Viatec, a Pittsboro NC company (with locations in Greenville SC and Northern California) will retrofit 12 bucket lift truck vehicles with electric PTO (power take-off) units in NC municipalities with significant air pollution, including Winston-Salem, Greensboro, Charlotte, Raleigh and Cary.  This electric PTO allows bucket truck crews to turn off their engine and perform work in a safe, clean and quiet environment, benefiting the owners, operators and the communities in which they work. By greatly reducing diesel truck idle time, these electric PTOs will significantly reduce vehicle emissions.  NCCETC estimates that bucket trucks burn nearly a gallon of diesel fuels per hour of idling.
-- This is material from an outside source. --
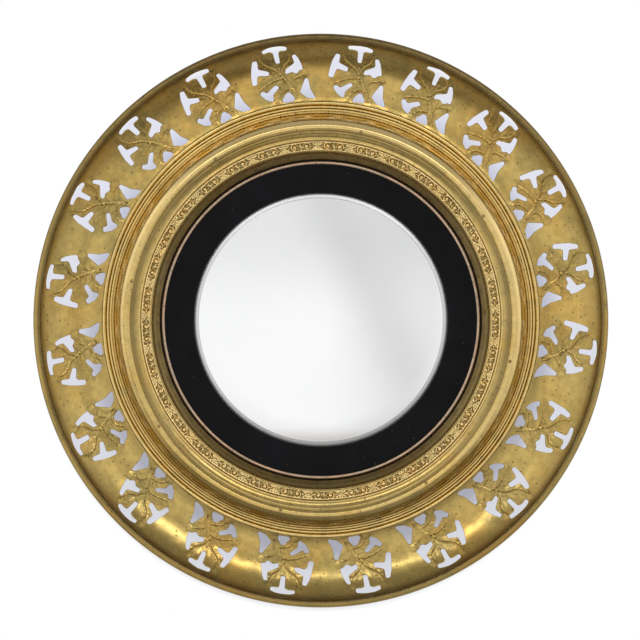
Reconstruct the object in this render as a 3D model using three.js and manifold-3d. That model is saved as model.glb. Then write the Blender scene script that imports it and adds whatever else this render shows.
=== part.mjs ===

Based on an industry study conducted by Quanta Services (Green Truck Show March 2018), an electric PTO system is estimated to save about 1800 gallons of fuel annually, in standard operations. In addition, eliminating the idling on the truck engine also reduces carbon emissions to the tune of almost 38,000 pounds of CO2.  The noiseless operation of systems creates safer operating conditions for the crew and the reduced wear-and-tear on the truck engine extends the truck life. This electric PTO is built around an EPA Certified production hardened electric power train and is “Buy America” compliant. The unit is fit for utilities, tree service, sign and light companies and other aerial device application. Industry proven and tested components deliver a reliable and near maintenance-free solution.